--- INPUT FOR THIS TASK ---

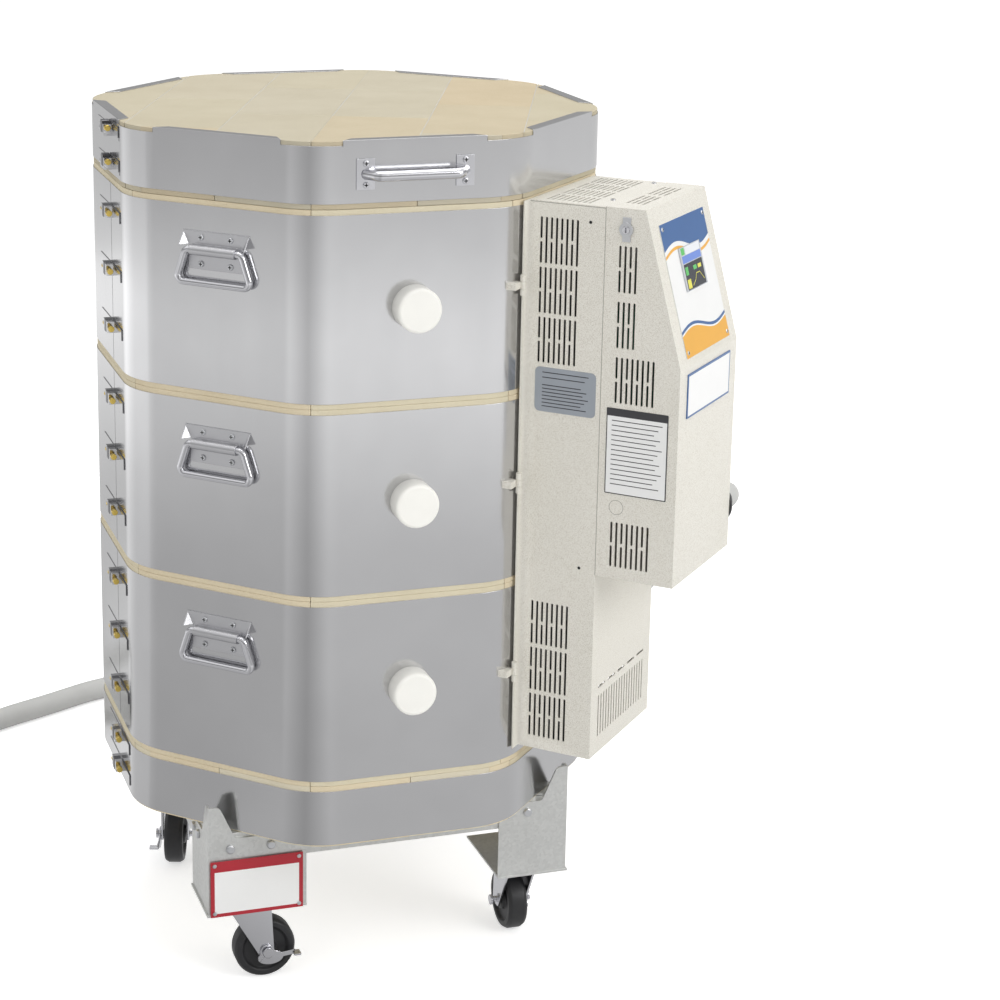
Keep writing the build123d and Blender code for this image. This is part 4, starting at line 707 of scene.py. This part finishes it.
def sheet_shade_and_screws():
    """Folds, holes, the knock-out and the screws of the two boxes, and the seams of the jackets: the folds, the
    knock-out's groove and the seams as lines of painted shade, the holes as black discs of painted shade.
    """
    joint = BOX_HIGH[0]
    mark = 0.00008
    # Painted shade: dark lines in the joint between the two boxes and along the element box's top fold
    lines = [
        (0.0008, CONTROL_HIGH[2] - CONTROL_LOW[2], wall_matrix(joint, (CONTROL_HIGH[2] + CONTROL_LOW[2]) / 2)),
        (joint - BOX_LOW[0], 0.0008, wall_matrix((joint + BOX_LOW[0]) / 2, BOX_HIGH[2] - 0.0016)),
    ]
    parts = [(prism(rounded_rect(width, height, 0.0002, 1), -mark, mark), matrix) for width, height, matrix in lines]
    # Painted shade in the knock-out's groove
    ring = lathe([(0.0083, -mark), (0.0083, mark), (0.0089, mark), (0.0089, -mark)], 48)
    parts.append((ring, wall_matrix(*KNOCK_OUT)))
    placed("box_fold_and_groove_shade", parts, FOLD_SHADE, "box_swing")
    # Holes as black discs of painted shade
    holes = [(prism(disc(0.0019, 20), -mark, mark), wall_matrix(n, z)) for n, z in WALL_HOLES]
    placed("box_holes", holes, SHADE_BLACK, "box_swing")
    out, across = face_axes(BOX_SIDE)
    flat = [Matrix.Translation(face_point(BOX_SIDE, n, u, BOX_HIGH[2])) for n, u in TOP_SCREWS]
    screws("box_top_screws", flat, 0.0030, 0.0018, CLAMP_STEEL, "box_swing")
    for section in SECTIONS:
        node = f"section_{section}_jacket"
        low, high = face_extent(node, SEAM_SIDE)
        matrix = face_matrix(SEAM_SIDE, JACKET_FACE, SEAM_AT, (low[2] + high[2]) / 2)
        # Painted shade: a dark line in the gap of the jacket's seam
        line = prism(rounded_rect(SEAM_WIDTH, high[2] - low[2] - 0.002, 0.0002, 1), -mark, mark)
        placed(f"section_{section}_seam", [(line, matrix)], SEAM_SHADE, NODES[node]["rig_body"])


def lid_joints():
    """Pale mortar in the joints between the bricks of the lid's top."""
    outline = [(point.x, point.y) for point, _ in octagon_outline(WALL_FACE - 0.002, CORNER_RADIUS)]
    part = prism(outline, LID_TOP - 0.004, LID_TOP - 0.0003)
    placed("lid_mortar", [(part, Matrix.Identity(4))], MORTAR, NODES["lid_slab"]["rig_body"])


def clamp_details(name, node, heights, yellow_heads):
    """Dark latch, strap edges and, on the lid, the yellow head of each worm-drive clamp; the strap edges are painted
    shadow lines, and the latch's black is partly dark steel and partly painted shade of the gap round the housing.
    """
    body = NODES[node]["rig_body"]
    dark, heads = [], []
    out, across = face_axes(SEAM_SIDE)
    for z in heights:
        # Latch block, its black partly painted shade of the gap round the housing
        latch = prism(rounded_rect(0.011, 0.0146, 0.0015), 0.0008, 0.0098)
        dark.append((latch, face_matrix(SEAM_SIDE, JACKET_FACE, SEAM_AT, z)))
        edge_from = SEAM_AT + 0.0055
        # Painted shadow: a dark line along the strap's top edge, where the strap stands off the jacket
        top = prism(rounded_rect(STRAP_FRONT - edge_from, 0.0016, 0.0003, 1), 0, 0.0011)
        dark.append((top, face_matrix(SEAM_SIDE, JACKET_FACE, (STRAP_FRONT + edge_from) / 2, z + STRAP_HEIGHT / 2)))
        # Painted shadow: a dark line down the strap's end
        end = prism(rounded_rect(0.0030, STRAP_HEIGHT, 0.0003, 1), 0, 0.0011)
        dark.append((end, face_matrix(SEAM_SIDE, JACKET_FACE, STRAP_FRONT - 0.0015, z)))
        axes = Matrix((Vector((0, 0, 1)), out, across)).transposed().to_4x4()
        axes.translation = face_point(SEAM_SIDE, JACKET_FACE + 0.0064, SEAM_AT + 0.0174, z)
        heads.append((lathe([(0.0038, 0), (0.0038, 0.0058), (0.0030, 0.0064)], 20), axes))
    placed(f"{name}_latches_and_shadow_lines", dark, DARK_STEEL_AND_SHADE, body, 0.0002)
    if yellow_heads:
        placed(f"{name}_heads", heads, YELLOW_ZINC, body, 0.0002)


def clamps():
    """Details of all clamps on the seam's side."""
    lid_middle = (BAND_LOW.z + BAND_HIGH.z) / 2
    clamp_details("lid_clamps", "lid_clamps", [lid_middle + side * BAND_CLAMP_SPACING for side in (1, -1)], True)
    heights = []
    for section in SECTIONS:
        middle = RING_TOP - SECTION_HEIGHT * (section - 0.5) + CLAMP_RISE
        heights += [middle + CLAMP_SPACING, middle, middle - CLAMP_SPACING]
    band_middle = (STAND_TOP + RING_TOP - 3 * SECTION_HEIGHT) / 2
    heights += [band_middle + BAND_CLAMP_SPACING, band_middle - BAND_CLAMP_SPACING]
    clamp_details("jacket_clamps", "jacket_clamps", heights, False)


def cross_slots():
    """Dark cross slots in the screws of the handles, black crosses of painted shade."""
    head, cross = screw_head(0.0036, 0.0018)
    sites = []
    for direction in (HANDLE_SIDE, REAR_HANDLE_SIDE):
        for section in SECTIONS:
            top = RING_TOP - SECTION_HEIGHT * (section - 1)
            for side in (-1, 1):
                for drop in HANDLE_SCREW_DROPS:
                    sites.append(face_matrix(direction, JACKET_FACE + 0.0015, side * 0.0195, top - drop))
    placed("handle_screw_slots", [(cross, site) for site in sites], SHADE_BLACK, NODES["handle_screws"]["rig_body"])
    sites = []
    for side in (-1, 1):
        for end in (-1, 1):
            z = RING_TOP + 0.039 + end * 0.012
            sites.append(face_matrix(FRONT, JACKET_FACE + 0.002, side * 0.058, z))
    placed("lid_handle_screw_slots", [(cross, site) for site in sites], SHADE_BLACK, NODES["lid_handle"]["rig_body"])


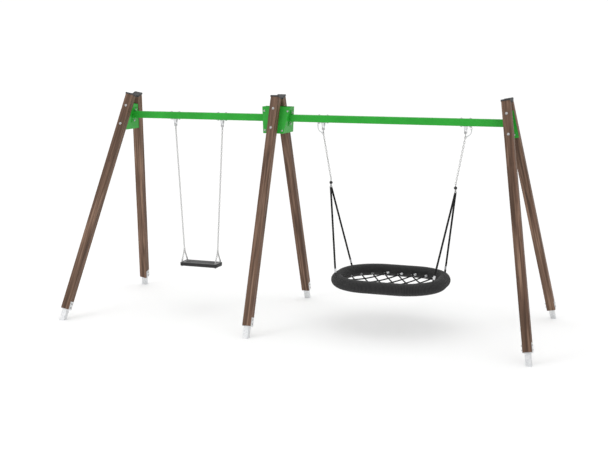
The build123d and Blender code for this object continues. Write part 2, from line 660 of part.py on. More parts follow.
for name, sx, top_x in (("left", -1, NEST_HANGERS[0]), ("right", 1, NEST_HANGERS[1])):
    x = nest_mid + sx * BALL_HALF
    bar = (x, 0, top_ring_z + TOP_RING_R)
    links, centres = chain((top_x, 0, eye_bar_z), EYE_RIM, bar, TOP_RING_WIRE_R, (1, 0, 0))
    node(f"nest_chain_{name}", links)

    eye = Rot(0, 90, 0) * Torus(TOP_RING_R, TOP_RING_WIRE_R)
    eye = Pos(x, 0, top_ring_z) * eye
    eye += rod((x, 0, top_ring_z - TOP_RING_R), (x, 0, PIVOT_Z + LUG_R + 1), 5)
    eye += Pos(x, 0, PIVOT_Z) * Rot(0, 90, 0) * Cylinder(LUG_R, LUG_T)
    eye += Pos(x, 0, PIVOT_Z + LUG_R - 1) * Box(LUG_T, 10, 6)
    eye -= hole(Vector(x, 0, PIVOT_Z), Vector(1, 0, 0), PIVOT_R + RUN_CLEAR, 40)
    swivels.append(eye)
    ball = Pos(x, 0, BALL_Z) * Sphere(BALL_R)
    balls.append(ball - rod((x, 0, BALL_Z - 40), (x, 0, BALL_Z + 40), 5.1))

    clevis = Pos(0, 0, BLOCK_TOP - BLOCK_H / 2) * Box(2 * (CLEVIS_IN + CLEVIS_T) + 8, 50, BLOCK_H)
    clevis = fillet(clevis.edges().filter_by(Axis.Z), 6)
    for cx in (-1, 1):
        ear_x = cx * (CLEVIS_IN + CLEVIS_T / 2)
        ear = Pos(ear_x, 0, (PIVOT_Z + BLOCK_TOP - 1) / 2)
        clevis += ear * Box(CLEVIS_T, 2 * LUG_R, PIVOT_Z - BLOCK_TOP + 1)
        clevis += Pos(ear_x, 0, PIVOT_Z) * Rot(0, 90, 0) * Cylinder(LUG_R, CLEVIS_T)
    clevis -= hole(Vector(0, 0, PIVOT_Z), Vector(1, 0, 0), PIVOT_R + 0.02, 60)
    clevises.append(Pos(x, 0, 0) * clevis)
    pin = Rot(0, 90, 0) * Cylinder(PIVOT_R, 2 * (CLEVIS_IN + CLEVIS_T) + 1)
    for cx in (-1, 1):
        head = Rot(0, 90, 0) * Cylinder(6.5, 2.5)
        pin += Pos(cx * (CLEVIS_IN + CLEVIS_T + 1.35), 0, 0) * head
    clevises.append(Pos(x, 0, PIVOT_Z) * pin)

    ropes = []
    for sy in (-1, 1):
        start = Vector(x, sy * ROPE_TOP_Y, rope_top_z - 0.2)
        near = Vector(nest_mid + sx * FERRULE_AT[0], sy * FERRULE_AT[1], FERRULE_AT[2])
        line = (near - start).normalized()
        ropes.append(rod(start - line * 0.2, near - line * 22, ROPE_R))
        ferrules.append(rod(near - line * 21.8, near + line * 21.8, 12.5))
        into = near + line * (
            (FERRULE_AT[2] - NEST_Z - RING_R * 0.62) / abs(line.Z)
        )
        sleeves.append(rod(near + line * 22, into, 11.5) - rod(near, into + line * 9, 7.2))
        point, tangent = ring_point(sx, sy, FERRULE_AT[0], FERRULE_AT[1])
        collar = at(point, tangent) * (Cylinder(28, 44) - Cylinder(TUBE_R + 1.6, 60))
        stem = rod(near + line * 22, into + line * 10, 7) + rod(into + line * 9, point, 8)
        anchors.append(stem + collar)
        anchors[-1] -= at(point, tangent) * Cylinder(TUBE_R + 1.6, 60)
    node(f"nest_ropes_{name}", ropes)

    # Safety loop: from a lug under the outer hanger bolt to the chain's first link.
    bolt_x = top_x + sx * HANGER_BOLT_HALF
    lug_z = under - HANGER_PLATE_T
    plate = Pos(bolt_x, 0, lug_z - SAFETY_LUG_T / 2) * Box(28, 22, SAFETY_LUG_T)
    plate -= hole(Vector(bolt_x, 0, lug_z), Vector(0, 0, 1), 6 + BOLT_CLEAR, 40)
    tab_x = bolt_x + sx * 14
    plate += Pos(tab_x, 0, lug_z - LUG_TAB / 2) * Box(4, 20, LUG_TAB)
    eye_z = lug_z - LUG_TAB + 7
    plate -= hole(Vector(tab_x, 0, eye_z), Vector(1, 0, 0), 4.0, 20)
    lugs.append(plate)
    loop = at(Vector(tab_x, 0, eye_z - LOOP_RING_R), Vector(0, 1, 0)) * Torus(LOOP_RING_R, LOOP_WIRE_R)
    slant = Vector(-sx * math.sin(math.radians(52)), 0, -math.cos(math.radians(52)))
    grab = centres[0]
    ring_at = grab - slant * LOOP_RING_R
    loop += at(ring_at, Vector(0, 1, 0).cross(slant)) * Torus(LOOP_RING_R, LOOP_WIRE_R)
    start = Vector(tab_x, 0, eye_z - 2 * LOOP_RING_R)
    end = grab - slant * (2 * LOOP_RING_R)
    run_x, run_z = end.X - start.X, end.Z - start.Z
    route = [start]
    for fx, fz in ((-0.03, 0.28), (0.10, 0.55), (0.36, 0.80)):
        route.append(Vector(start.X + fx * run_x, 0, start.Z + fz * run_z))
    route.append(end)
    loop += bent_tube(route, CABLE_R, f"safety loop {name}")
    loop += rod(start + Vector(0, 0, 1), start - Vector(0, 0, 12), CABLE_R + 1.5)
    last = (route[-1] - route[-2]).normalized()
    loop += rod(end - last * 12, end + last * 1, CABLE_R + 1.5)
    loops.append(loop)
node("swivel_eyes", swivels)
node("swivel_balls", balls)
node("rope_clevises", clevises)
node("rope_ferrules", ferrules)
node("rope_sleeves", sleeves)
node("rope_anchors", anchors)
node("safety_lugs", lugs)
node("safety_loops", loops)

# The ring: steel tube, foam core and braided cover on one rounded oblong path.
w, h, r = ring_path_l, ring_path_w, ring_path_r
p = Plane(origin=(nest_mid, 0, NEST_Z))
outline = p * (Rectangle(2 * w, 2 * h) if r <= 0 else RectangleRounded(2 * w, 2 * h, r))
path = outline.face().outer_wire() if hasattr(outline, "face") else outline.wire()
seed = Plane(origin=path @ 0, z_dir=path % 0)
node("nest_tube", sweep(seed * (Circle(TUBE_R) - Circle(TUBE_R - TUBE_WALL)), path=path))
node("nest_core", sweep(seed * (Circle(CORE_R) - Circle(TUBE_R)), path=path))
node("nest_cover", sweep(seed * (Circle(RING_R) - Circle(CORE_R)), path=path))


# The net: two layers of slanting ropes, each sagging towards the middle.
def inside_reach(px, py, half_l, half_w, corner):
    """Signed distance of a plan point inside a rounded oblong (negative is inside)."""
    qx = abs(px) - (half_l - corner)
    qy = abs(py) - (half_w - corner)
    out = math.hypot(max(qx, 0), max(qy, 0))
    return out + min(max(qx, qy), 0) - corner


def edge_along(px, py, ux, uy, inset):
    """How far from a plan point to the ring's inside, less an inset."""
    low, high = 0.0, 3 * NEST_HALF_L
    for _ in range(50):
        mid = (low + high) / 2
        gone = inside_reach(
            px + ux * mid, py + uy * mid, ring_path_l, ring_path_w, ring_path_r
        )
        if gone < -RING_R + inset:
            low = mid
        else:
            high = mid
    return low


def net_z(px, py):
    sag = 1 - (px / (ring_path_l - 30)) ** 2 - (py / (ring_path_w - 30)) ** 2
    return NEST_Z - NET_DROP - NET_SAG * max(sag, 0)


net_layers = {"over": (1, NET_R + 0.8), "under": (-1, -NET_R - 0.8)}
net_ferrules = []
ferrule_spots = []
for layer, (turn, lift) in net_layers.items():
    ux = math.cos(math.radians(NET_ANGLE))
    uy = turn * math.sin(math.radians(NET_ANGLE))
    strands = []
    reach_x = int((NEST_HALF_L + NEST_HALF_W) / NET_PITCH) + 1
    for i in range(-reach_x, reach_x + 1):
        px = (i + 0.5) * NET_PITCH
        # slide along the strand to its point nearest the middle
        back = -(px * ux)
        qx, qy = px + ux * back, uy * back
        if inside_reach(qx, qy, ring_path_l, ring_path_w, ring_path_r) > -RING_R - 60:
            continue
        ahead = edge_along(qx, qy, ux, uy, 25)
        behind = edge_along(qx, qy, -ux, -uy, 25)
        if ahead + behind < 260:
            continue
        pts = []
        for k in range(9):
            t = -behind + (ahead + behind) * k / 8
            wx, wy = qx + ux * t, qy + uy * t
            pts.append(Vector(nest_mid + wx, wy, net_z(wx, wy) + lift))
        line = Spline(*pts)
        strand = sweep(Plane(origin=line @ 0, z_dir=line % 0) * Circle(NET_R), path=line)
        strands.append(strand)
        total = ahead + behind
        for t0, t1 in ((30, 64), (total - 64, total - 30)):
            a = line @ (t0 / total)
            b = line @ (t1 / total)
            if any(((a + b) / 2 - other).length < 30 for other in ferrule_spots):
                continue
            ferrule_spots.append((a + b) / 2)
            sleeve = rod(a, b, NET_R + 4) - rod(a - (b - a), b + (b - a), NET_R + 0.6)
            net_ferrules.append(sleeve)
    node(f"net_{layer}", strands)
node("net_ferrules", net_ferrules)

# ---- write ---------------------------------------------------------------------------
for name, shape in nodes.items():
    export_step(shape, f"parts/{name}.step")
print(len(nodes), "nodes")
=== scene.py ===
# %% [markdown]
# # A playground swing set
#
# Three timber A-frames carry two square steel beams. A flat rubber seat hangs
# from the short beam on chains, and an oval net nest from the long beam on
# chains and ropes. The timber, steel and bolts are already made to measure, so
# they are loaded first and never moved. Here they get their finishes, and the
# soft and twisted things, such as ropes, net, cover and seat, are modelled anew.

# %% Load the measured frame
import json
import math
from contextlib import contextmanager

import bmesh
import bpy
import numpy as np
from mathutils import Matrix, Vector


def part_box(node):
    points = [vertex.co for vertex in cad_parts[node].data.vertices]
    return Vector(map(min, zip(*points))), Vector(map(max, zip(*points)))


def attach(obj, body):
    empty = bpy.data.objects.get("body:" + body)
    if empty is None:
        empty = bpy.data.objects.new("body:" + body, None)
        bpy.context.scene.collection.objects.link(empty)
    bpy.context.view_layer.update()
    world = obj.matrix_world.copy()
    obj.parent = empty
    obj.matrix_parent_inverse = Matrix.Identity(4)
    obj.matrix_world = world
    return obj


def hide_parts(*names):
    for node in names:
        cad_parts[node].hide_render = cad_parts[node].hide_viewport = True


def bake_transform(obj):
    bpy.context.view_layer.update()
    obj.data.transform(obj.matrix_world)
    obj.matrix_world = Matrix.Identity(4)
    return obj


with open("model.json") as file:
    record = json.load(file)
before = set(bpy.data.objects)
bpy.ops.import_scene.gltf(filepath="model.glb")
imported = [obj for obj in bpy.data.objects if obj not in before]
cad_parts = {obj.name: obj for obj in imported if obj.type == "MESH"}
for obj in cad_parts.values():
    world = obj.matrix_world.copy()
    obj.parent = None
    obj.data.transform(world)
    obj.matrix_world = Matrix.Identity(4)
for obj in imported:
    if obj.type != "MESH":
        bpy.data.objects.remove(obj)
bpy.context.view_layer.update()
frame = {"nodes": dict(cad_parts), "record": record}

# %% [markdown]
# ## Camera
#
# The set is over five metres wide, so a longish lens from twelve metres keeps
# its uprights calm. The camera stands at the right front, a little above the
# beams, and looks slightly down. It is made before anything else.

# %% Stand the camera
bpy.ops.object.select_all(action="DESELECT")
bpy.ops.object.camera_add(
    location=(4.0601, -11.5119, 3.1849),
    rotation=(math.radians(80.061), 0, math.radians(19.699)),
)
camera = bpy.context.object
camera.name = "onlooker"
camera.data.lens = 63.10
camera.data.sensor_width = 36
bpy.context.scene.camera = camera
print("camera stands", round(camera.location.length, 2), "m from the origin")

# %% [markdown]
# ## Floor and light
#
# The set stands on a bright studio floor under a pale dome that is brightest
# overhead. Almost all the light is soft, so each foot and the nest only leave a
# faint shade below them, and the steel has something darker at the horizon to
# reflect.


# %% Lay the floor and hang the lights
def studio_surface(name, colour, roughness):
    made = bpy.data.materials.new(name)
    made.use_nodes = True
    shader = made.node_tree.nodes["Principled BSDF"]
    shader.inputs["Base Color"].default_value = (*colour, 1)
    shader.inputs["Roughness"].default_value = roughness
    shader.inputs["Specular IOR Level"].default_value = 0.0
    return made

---

• [GOAL OF THE EXERCISE] Repeat the entries above verbatim, but only from the line that has "# ---- write" down to the line that has "from contextlib import contextmanager", inclusive.

• [EXERCISE ANSWER]
# ---- write ---------------------------------------------------------------------------
for name, shape in nodes.items():
    export_step(shape, f"parts/{name}.step")
print(len(nodes), "nodes")
=== scene.py ===
# %% [markdown]
# # A playground swing set
#
# Three timber A-frames carry two square steel beams. A flat rubber seat hangs
# from the short beam on chains, and an oval net nest from the long beam on
# chains and ropes. The timber, steel and bolts are already made to measure, so
# they are loaded first and never moved. Here they get their finishes, and the
# soft and twisted things, such as ropes, net, cover and seat, are modelled anew.

# %% Load the measured frame
import json
import math
from contextlib import contextmanager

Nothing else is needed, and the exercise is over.